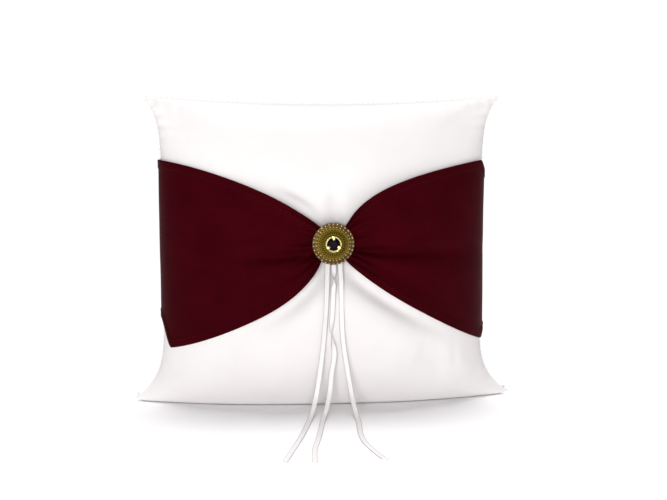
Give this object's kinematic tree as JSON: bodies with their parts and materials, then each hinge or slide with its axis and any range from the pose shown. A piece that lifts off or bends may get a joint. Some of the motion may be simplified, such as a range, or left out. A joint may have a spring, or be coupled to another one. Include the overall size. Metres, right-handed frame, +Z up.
{
  "type": "ring bearer pillow",
  "caption": "White satin ring bearer pillow standing on its lower edge, with a burgundy band gathered under a round brass button, and ribbon tails for the rings.",
  "frame": {"origin": "middle of the pillow's flat lower edge, on the surface that it stands on", "axes": "+X to the right seen from the front, +Z up, front with the button faces -Y"},
  "size_m": [0.25, 0.1775, 0.1975],
  "materials": {
    "white_satin": "satin weave",
    "burgundy_satin": "soft satin",
    "fibre_fill": "loose polyester fibre",
    "white_thread": "spun thread",
    "ribbon_satin": "single face satin ribbon",
    "antique_brass": "aged, brushed relief",
    "bead_brass": "polished beads with dark valleys",
    "pale_gold": "polished",
    "black_stone": "faceted, glossy, opaque"
  },
  "bodies": {
    "pillow": {"cover_front": "white_satin", "cover_back": "white_satin", "filling": "fibre_fill", "band_front": "burgundy_satin", "band_back": "burgundy_satin", "gather_tie": "white_thread", "edge_stitching": "white_thread", "tuft_thread": "white_thread", "back_knot": "white_thread", "ribbon_loop": "ribbon_satin", "ribbon_left": "ribbon_satin", "ribbon_middle": "ribbon_satin", "ribbon_right": "ribbon_satin"},
    "button": {"button_plate": "antique_brass", "shank_loop": "antique_brass", "filigree_disc": "antique_brass", "outer_beads": "bead_brass", "inner_beads": "bead_brass", "stone_bezel": "pale_gold", "centre_stone": "black_stone"}
  },
  "joints": [
    {"name": "button_turn", "type": "hinge", "parent": "pillow", "child": "button", "pos_m": [0.004, -0.0336, 0.106], "axis": [0, -1, 0], "range_deg": [-25, 25], "stiffness_Nm_per_rad": 0.0004}
  ]
}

※

» **Instructions to follow**:
Please restate the whole listing word for word.

» **Output below**:
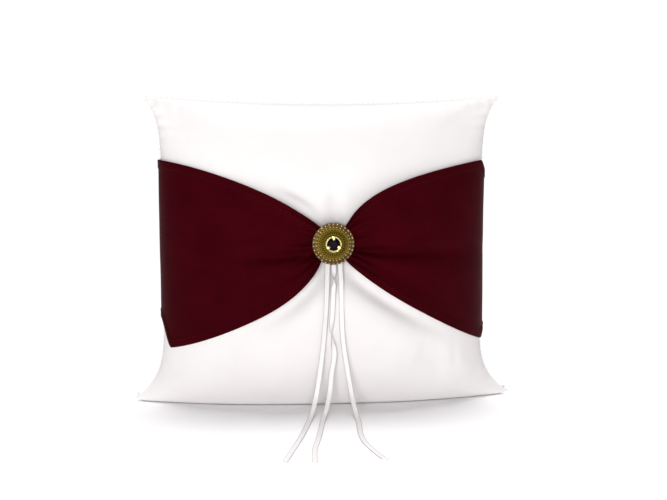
Give this object's kinematic tree as JSON: bodies with their parts and materials, then each hinge or slide with its axis and any range from the pose shown. A piece that lifts off or bends may get a joint. Some of the motion may be simplified, such as a range, or left out. A joint may have a spring, or be coupled to another one. Include the overall size. Metres, right-handed frame, +Z up.
{
  "type": "ring bearer pillow",
  "caption": "White satin ring bearer pillow standing on its lower edge, with a burgundy band gathered under a round brass button, and ribbon tails for the rings.",
  "frame": {"origin": "middle of the pillow's flat lower edge, on the surface that it stands on", "axes": "+X to the right seen from the front, +Z up, front with the button faces -Y"},
  "size_m": [0.25, 0.1775, 0.1975],
  "materials": {
    "white_satin": "satin weave",
    "burgundy_satin": "soft satin",
    "fibre_fill": "loose polyester fibre",
    "white_thread": "spun thread",
    "ribbon_satin": "single face satin ribbon",
    "antique_brass": "aged, brushed relief",
    "bead_brass": "polished beads with dark valleys",
    "pale_gold": "polished",
    "black_stone": "faceted, glossy, opaque"
  },
  "bodies": {
    "pillow": {"cover_front": "white_satin", "cover_back": "white_satin", "filling": "fibre_fill", "band_front": "burgundy_satin", "band_back": "burgundy_satin", "gather_tie": "white_thread", "edge_stitching": "white_thread", "tuft_thread": "white_thread", "back_knot": "white_thread", "ribbon_loop": "ribbon_satin", "ribbon_left": "ribbon_satin", "ribbon_middle": "ribbon_satin", "ribbon_right": "ribbon_satin"},
    "button": {"button_plate": "antique_brass", "shank_loop": "antique_brass", "filigree_disc": "antique_brass", "outer_beads": "bead_brass", "inner_beads": "bead_brass", "stone_bezel": "pale_gold", "centre_stone": "black_stone"}
  },
  "joints": [
    {"name": "button_turn", "type": "hinge", "parent": "pillow", "child": "button", "pos_m": [0.004, -0.0336, 0.106], "axis": [0, -1, 0], "range_deg": [-25, 25], "stiffness_Nm_per_rad": 0.0004}
  ]
}